▸ **CHALLENGE**
Give the data again, word for word.

▸ **COLLECTED MATERIAL**

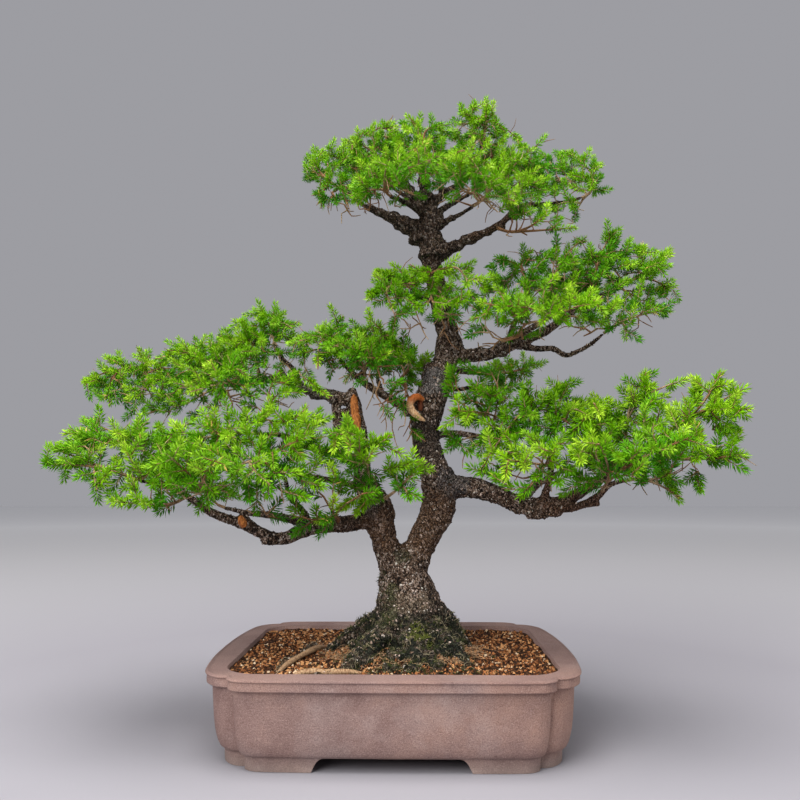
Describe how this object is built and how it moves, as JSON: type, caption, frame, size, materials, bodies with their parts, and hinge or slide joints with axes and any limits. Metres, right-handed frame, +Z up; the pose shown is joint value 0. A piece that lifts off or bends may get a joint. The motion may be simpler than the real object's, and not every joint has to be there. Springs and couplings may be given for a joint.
{
  "type": "spruce bonsai in a pot",
  "caption": "Twin-trunk evergreen bonsai with layered pads of short needles, planted in a low rectangular unglazed clay pot on corner feet",
  "frame": {"origin": "centre of the bounding box in plan, on the plane that the pot's feet stand on", "axes": "+X along the pot's long side to the plant's right as seen from its front, +Y to the back, +Z up"},
  "size_m": [0.724, 0.286, 0.6982],
  "materials": {
    "clay": "unglazed, fine grained, pinkish brown",
    "screen": "matte black mesh",
    "soil": "granular fired clay and volcanic grit, reddish brown",
    "bark": "scaly grey-brown bark with lichen",
    "needles": "living needles, satin, yellow-green at the tips and darker inside"
  },
  "bodies": {
    "root": {"pot": "clay", "drain_screen_left": "screen", "drain_screen_right": "screen", "soil": "soil", "wood": "bark", "spray_crown_left": "needles", "spray_crown_up_left": "needles", "spray_crown_up": "needles", "spray_crown_apex": "needles", "spray_crown_right_mid": "needles", "spray_crown_right_tip": "needles", "spray_crown_front_left": "needles", "spray_crown_front_right": "needles", "spray_crown_under_right": "needles", "spray_crown_back_left": "needles", "spray_crown_back_right": "needles", "spray_right_up_left": "needles", "spray_right_up_trunk": "needles", "spray_right_up_riser": "needles", "spray_right_up_mid": "needles", "spray_right_up_tip_high": "needles", "spray_right_up_tip": "needles", "spray_right_up_tip_low": "needles", "spray_right_up_front": "needles", "spray_right_up_back": "needles", "spray_right_up_back_left": "needles", "spray_right_low_tip": "needles", "spray_right_low_tip_low": "needles", "spray_right_low_high": "needles", "spray_right_low_under": "needles", "spray_right_low_front": "needles", "spray_right_low_mid": "needles", "spray_right_low_in_high": "needles", "spray_right_low_in_front": "needles", "spray_right_low_in_left": "needles", "spray_right_low_thin": "needles", "spray_right_low_back": "needles", "spray_back_right": "needles", "spray_mid_left_tip": "needles", "spray_mid_left_front": "needles", "spray_mid_left_fork": "needles", "spray_mid_left_right": "needles", "spray_mid_left_back": "needles", "spray_up_left_riser": "needles", "spray_up_left_mid": "needles", "spray_up_left_far": "needles", "spray_up_left_tip": "needles", "spray_up_left_front": "needles", "spray_up_left_back": "needles", "spray_low_left_tip": "needles", "spray_low_left_tip_high": "needles", "spray_low_left_high": "needles", "spray_low_left_under": "needles", "spray_low_left_front": "needles", "spray_low_left_riser": "needles", "spray_low_left_in": "needles", "spray_low_left_shoot": "needles", "spray_low_left_trunk": "needles", "spray_low_left_cross": "needles", "spray_low_left_back": "needles"}
  },
  "joints": []
}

▸ **WRITTEN REPLY**
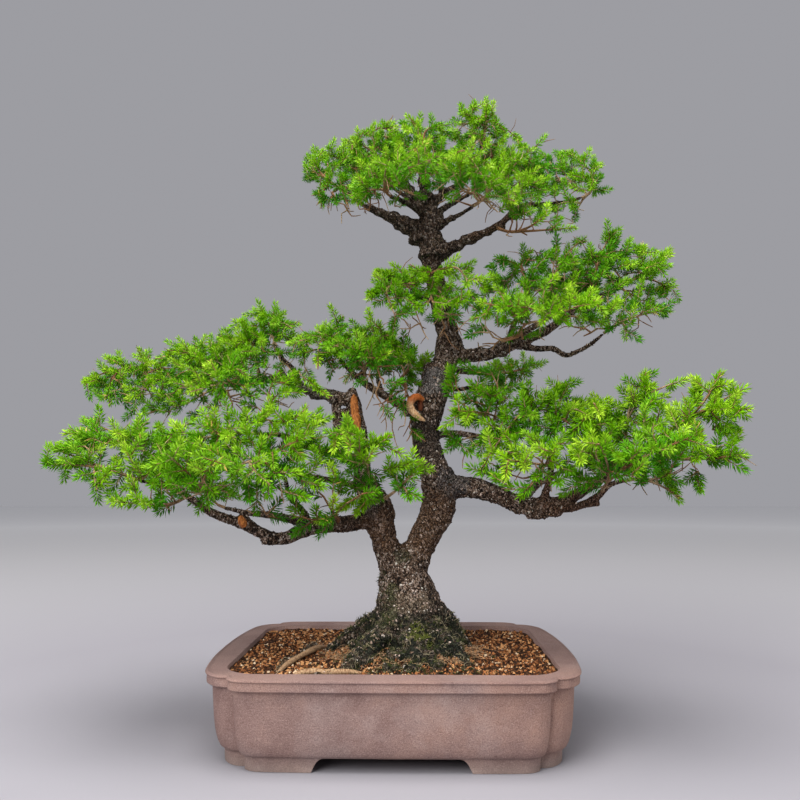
Describe how this object is built and how it moves, as JSON: type, caption, frame, size, materials, bodies with their parts, and hinge or slide joints with axes and any limits. Metres, right-handed frame, +Z up; the pose shown is joint value 0. A piece that lifts off or bends may get a joint. The motion may be simpler than the real object's, and not every joint has to be there. Springs and couplings may be given for a joint.
{
  "type": "spruce bonsai in a pot",
  "caption": "Twin-trunk evergreen bonsai with layered pads of short needles, planted in a low rectangular unglazed clay pot on corner feet",
  "frame": {"origin": "centre of the bounding box in plan, on the plane that the pot's feet stand on", "axes": "+X along the pot's long side to the plant's right as seen from its front, +Y to the back, +Z up"},
  "size_m": [0.724, 0.286, 0.6982],
  "materials": {
    "clay": "unglazed, fine grained, pinkish brown",
    "screen": "matte black mesh",
    "soil": "granular fired clay and volcanic grit, reddish brown",
    "bark": "scaly grey-brown bark with lichen",
    "needles": "living needles, satin, yellow-green at the tips and darker inside"
  },
  "bodies": {
    "root": {"pot": "clay", "drain_screen_left": "screen", "drain_screen_right": "screen", "soil": "soil", "wood": "bark", "spray_crown_left": "needles", "spray_crown_up_left": "needles", "spray_crown_up": "needles", "spray_crown_apex": "needles", "spray_crown_right_mid": "needles", "spray_crown_right_tip": "needles", "spray_crown_front_left": "needles", "spray_crown_front_right": "needles", "spray_crown_under_right": "needles", "spray_crown_back_left": "needles", "spray_crown_back_right": "needles", "spray_right_up_left": "needles", "spray_right_up_trunk": "needles", "spray_right_up_riser": "needles", "spray_right_up_mid": "needles", "spray_right_up_tip_high": "needles", "spray_right_up_tip": "needles", "spray_right_up_tip_low": "needles", "spray_right_up_front": "needles", "spray_right_up_back": "needles", "spray_right_up_back_left": "needles", "spray_right_low_tip": "needles", "spray_right_low_tip_low": "needles", "spray_right_low_high": "needles", "spray_right_low_under": "needles", "spray_right_low_front": "needles", "spray_right_low_mid": "needles", "spray_right_low_in_high": "needles", "spray_right_low_in_front": "needles", "spray_right_low_in_left": "needles", "spray_right_low_thin": "needles", "spray_right_low_back": "needles", "spray_back_right": "needles", "spray_mid_left_tip": "needles", "spray_mid_left_front": "needles", "spray_mid_left_fork": "needles", "spray_mid_left_right": "needles", "spray_mid_left_back": "needles", "spray_up_left_riser": "needles", "spray_up_left_mid": "needles", "spray_up_left_far": "needles", "spray_up_left_tip": "needles", "spray_up_left_front": "needles", "spray_up_left_back": "needles", "spray_low_left_tip": "needles", "spray_low_left_tip_high": "needles", "spray_low_left_high": "needles", "spray_low_left_under": "needles", "spray_low_left_front": "needles", "spray_low_left_riser": "needles", "spray_low_left_in": "needles", "spray_low_left_shoot": "needles", "spray_low_left_trunk": "needles", "spray_low_left_cross": "needles", "spray_low_left_back": "needles"}
  },
  "joints": []
}